Values are defined by what your company believes in, not just what it sells. Ideally, the products follow those beliefs, not the other way around. Wal-Mart didn’t start out as a conglomerate, and didn’t position itself as a “cheap” bargain basement bin. Rather, its values are to help customers “to offer low-priced goods every day “so that families can live better.” Large companies may spend tons of cash on neuroscience marketing studies – connecting how the brain works to the magical “buy now button” that prompts a consumer to purchase a particular item. But what does the company itself actually stand for? What does it believe in and strive for? Small businesses simply do not have the marketing budgets, the advertising dollars or the manpower to compete with the behemoths. But it does not stop them from having a purpose and fulfilling that purpose.

Saks Fifth Avenue is known for not only for its quality merchandise but the “experience” its customers have while shopping. So the store’s shopping bags reflect that. In a 2008 interview with the Boston Globe, Terron Schaefer, Saks’ senior vice president for marketing, was quoted as saying ”The bag is a reflection of all of those things and allows consumers to take a little piece of Saks Fifth Avenue with them.” Nordstrom, another high end chain, strives to provide a customer experience. Its founders started on the sales floor, and built their business on satisfying customers with exceptional service.

As an aside, many companies are jumping on the Groupon, Living Social and other “daily deal” bandwagons, with some sectors seeing success and others taking a bath. If your store, restaurant or retail establishment does not offer any kind of memorable “experience” to new clients, the retention rate will be alarmingly low. So please keep that in mind before rushing into promoting a half-off sale.

This should probably go without saying, but studies also show that consumers prefer to shop where values are shared or mirrored. I mean, do you hang out with friends that you simply can’t stand? Maybe you disagree on certain topics, but every single topic? How do you even get along or get through an evening, if that is the case? Same with consumers being attracted to stores that share their views.

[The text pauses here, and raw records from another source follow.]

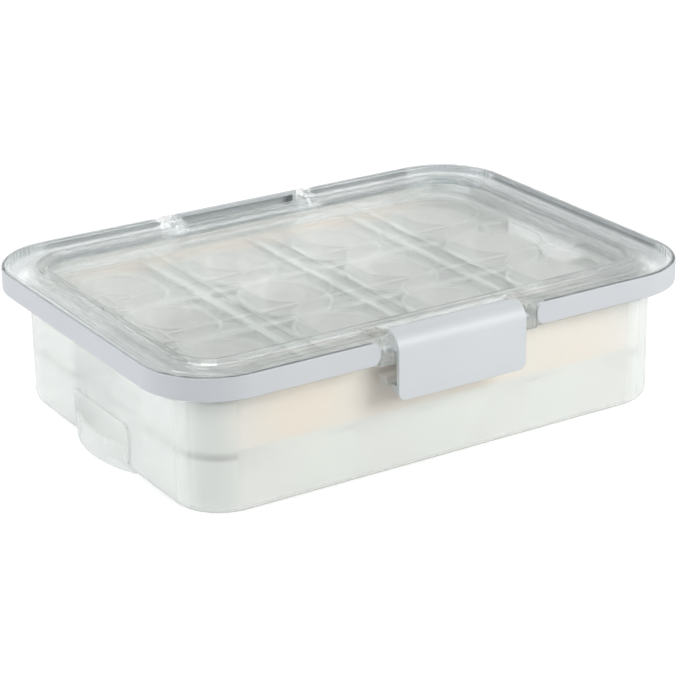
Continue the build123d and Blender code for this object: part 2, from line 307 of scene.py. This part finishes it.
def away_from_well(tree, place):
    """Distance, in metres, from the straight middle line of the nearest well."""
    steps = (
        ("MULTIPLY_ADD", (1 / well_pitch_x, 1 / well_pitch_y, 0), (0, 0.5, 0)),
        ("FRACTION",),
        ("MULTIPLY_ADD", (well_pitch_x, well_pitch_y, 0), (-well_pitch_x / 2, -well_pitch_y / 2, 0)),
        ("ABSOLUTE",),
        ("SUBTRACT", (0, well_straight / 2, 0)),
        ("MAXIMUM", (0, 0, 0)),
    )
    spot = place
    for operation, *values in steps:
        inputs = {0: spot, **dict(enumerate(values, 1))}
        spot = node(tree, "ShaderNodeVectorMath", inputs, operation=operation).outputs[0]
    return node(tree, "ShaderNodeVectorMath", {0: spot}, operation="LENGTH").outputs["Value"]


def tray_plastic(name, skirt_glow_tone, source):
    """Milky plastic with painted light and shade by height, inside the wells and over the deck and ridges,
    and a painted glow of light on the long skirts.
    """
    ridge_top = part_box(source)[1].z
    material, tree, shader, place = new_plastic(name, ior=1.49, alpha=0.9)
    shader.inputs["Roughness"].default_value = 0.14
    axes = node(tree, "ShaderNodeSeparateXYZ", {0: place})
    height = node(
        tree,
        "ShaderNodeMapRange",
        {"Value": axes.outputs[2], "From Min": ridge_top - painted_light_depth, "From Max": ridge_top},
    ).outputs[0]
    # Painted shade on the deck and a painted highlight on the ridges: up the skirts, over the deck, to the
    # top of the ridges
    outside = node(tree, "ShaderNodeValToRGB", {0: height})
    outside.color_ramp.elements[0].color = lin(skirt_tone)
    outside.color_ramp.elements[1].color = lin(ridge_painted_highlight)
    for stop, tone in deck_shade_stops:
        outside.color_ramp.elements.new(stop).color = lin(tone)
    # Painted light in the wells, palest at the bottom, and painted shade towards the rim
    well = node(
        tree,
        "ShaderNodeMix",
        {0: height, mix_a: lin(well_bottom_painted_light), mix_b: lin(well_rim_painted_shade)},
        data_type="RGBA",
    )
    in_well = node(
        tree,
        "ShaderNodeMapRange",
        {"Value": away_from_well(tree, place), "From Min": rim_outside, "From Max": rim_inside},
    )
    toned = node(
        tree,
        "ShaderNodeMix",
        {0: in_well.outputs[0], mix_a: outside.outputs[0], mix_b: well.outputs[mixed]},
        data_type="RGBA",
    )
    # Patches of a painted glow of light, in the tray's glow tone, on the long skirts, fading towards the ends
    cloud = node(
        tree,
        "ShaderNodeTexNoise",
        {"Vector": place, "Scale": 1000 / tray_cloud_mm, "Detail": 2.0},
    ).outputs["Fac"]
    glow_share = node(
        tree,
        "ShaderNodeMapRange",
        {"Value": cloud, "From Min": 0.3, "From Max": 0.7, "To Min": 0.55},
    ).outputs[0]
    for axis, (starts, ends) in ((axes.outputs[1], skirt_side), (axes.outputs[0], skirt_middle)):
        out = node(tree, "ShaderNodeMath", {0: axis}, operation="ABSOLUTE").outputs[0]
        near = node(tree, "ShaderNodeMapRange", {"Value": out, "From Min": starts, "From Max": ends})
        glow_share = node(tree, "ShaderNodeMath", {0: glow_share, 1: near.outputs[0]}, operation="MULTIPLY").outputs[0]
    with_skirt_glow = node(
        tree,
        "ShaderNodeMix",
        {0: glow_share, mix_a: toned.outputs[mixed], mix_b: lin(skirt_glow_tone)},
        data_type="RGBA",
    )
    tree.links.new(with_skirt_glow.outputs[mixed], shader.inputs["Base Color"])
    ripple = node(tree, "ShaderNodeBump", {"Height": cloud, "Strength": 0.03, "Distance": 0.001})
    tree.links.new(ripple.outputs[0], shader.inputs["Normal"])
    return material


# Each tray with the tone of the painted glow of light on its skirts: cool below, warm above
for name, source, body, finish, skirt_glow_tone in (
    ("tray_below", "lower_tray", "tray_lower", "milky_polypropylene_cool_painted_light", "#DEE0DA"),
    ("tray_above", "upper_tray", "tray_upper", "milky_polypropylene_warm_painted_light", "#E8D5BF"),
):
    milky = tray_plastic(finish, skirt_glow_tone, source)
    moulded_piece(name, source, body, milky, edge=0.0003, corner_angle=50, flat_join=0)

# Lid. The same clear styrene as the tub, from a polished mould: raised ring, recessed
# panel, plug wall and the two hinge notches in one moulding. It is clear and glossy,
# and its bent edges show as grey lines.
lid_plastic, tree, shader, place = new_plastic("clear_styrene_polished", ior=1.5, transmission=1.0, alpha=0.6)
shader.inputs["Base Color"].default_value = lin("#F1F5F5")
clouded_gloss(tree, shader, place, cloud_mm=55.6, smooth=0.02, dull=0.06)
lets_lamps_through(tree, shader, tint="#E3E6E4")
moulded_piece("lid", "lid_shell", "lid", lid_plastic, edge=0.0004)

# Gasket. A moulded ring of white silicone, stretched over the lid's plug. It is matt
# and soft, and lets a little light in.
gasket_silicone, tree, shader, place = new_plastic("white_silicone_soft", ior=1.41, transmission=0.3)
shader.inputs["Base Color"].default_value = lin("#E9EBE9")
clouded_gloss(tree, shader, place, cloud_mm=2.5, smooth=0.45, dull=0.6)
moulded_piece("gasket", "lid_gasket", "lid", gasket_silicone, edge=0)

# Grip band. Soft grey thermoplastic rubber, moulded over the lid's edge in two halves.
# The mould's fine etched grain takes its gloss off. The real grain is about 0.1 mm, and
# it is drawn ten times as coarse, here and on the latches, so that it shows.
grain_depth = 0.0002


def satin_grey(name, ior, greys, drift_mm, grain_mm, smooth, dull, pitting):
    """Grey plastic that drifts between two near greys, with a grain in gloss and height."""
    material, tree, shader, place = new_plastic(name, ior)
    grain = clouded_gloss(tree, shader, place, grain_mm, smooth, dull)
    drift = node(tree, "ShaderNodeTexNoise", {"Vector": place, "Scale": 1000 / drift_mm, "Detail": 2.0})
    tone = node(
        tree,
        "ShaderNodeMix",
        {0: drift.outputs["Fac"], mix_a: lin(greys[0]), mix_b: lin(greys[1])},
        data_type="RGBA",
    )
    tree.links.new(tone.outputs[mixed], shader.inputs["Base Color"])
    pits = node(tree, "ShaderNodeBump", {"Height": grain, "Strength": pitting, "Distance": grain_depth})
    tree.links.new(pits.outputs[0], shader.inputs["Normal"])
    return material


band_rubber = satin_grey(
    "grey_thermoplastic_rubber_satin",
    ior=1.48,
    greys=("#B8BBBF", "#C3C6C9"),
    drift_mm=71.4,
    grain_mm=1.11,
    smooth=0.42,
    dull=0.54,
    pitting=0.08,
)
for name, source in (("band_on_left", "lid_band_left"), ("band_on_right", "lid_band_right")):
    moulded_piece(name, source, "lid", band_rubber, edge=0.0006)

# Latches. Light grey acrylonitrile butadiene styrene, each one moulding that clips
# into the lid's ears by its stub trunnions. It has a fine satin grain and a plain face.
latch_plastic = satin_grey(
    "grey_abs_moulded_satin",
    ior=1.53,
    greys=("#BFC3C6", "#C7CBCD"),
    drift_mm=50,
    grain_mm=1.43,
    smooth=0.4,
    dull=0.5,
    pitting=0.04,
)
for name, source, body in (
    ("latch_in_front", "front_latch", "latch_front"),
    ("latch_behind", "rear_latch", "latch_rear"),
):
    moulded_piece(name, source, body, latch_plastic, edge=0.0005)
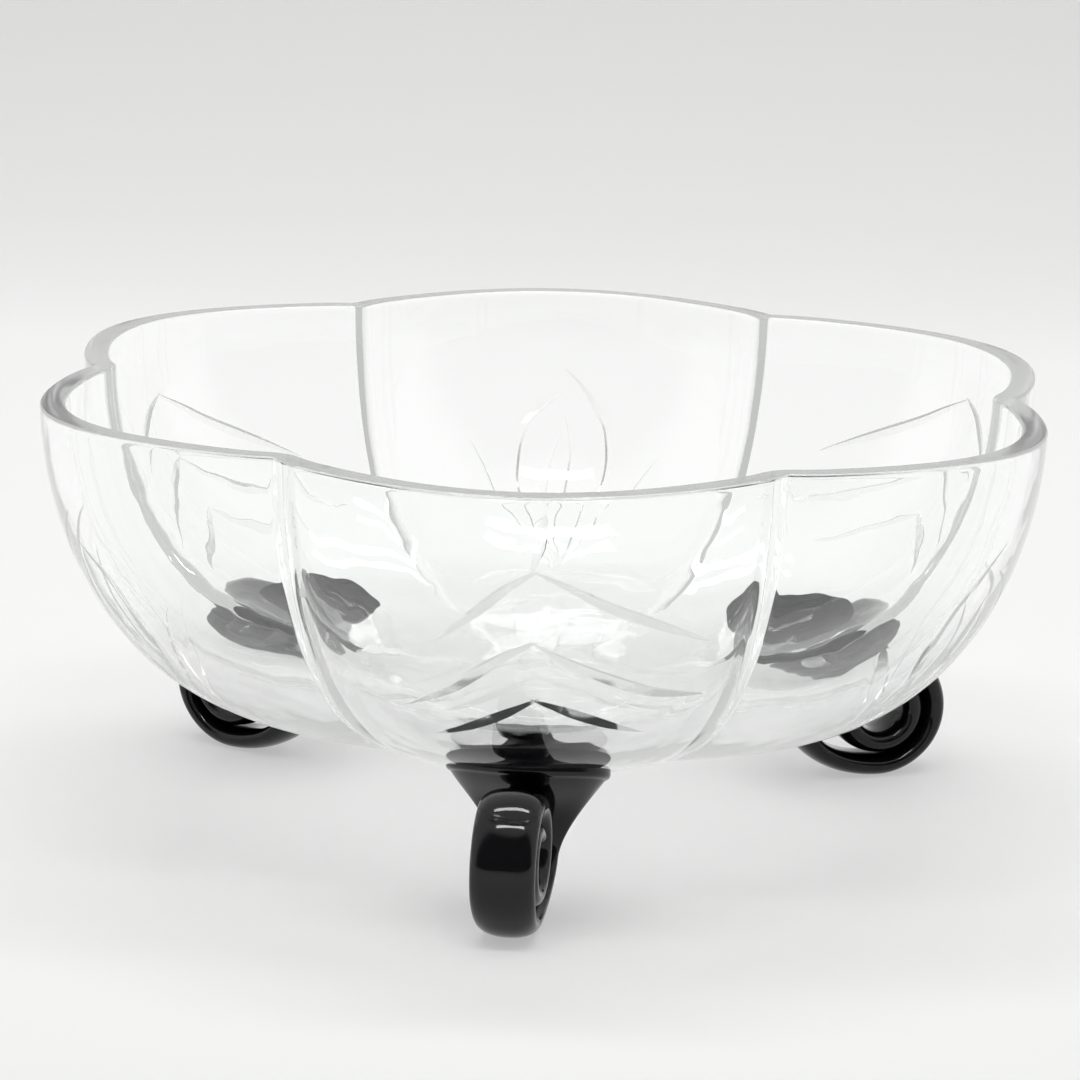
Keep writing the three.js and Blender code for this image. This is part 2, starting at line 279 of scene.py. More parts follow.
def finish_tree(tree, mesh, material, crease, marked_materials=()):
    """Smooth shading broken at sharp edges, then Realize Instances, Set Material and the output; marks with
    their own materials come in pairs."""
    mesh = made(tree, "GeometryNodeSetShadeSmooth", {"Geometry": mesh}, domain="FACE")
    angle = made(tree, "GeometryNodeInputMeshEdgeAngle")
    sharp = made(tree, "FunctionNodeCompare", {0: angle, 1: math.radians(crease)}, operation="GREATER_THAN")
    mesh = made(
        tree, "GeometryNodeSetShadeSmooth", {"Geometry": mesh, "Selection": sharp, "Shade Smooth": False},
        domain="EDGE")
    mesh = made(tree, "GeometryNodeRealizeInstances", {"Geometry": mesh})
    mesh = made(tree, "GeometryNodeSetMaterial", {"Geometry": mesh, "Material": material})
    for label, marked_material in marked_materials:
        mesh = made(
            tree, "GeometryNodeSetMaterial",
            {"Geometry": mesh, "Selection": marked(tree, label), "Material": marked_material})
    add_node(tree, "NodeGroupOutput", {0: mesh})


def linked(name, data):
    """New object of this data, in the scene."""
    obj = bpy.data.objects.new(name, data)
    bpy.context.scene.collection.objects.link(obj)
    return obj


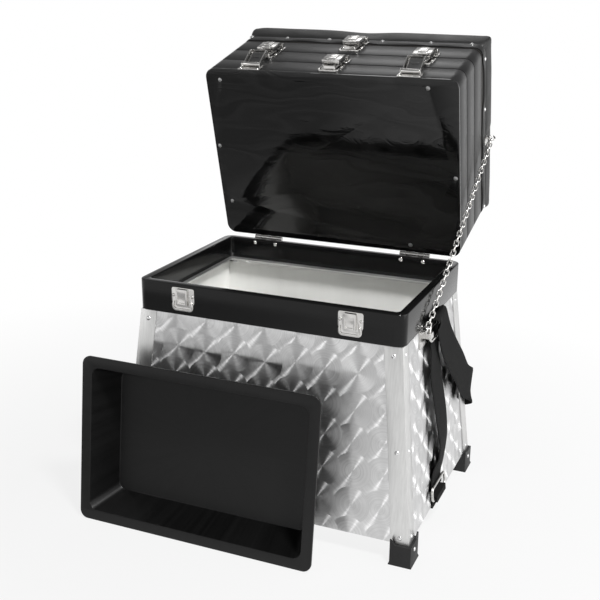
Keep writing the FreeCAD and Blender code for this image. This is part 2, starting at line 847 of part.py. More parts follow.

If your company stands for friendly service, does it make sense to have gloom and doom cashiers or sales reps? It actually doesn’t make sense for any company to have such personnel, unless they are in the business of selling a depressing experience, perhaps a gothic boutique.

Bottom line: Your company’s core purpose should stand the test of time, meaning that no matter who the CEO is, whether it’s you or your great-grandchildren, that purpose holds. That purpose is still valid. This does not mean a company stagnates with products, refusing to update or upgrade. Technology will routinely change and any business wanting to stay in business will adapt to a fluctuating market place. But a change in strategies is NOT a change in purpose.

No matter what, remember this basic business principal: Be the best that you can be at your core business, everything else is ancillary.

Does anyone recall eating at the local Walgreens restaurant? Prior to 1975, the drugstore chain had more than 500 restaurants. Yes, that’s right. Restaurants. The company was performing below market average for years on end. Once the company focused on its core – the convenience drugstore model – its stock value went up considerably, outperforming bigger corporations in other industries. This is completely different from trying to be the best in unrelated and sometimes incompatible fields. For many companies, being the best at anything and everything is simply impossible. So why waste valuable resources, time and money competing in areas that other firms have a better standing in? Also, sticking to core values makes the decision process easier, for any business decision. If the choice contradicts your values, then the choice is simply not acceptable. Our values includes providing exceptional customer service, by solving problems. What’s yours?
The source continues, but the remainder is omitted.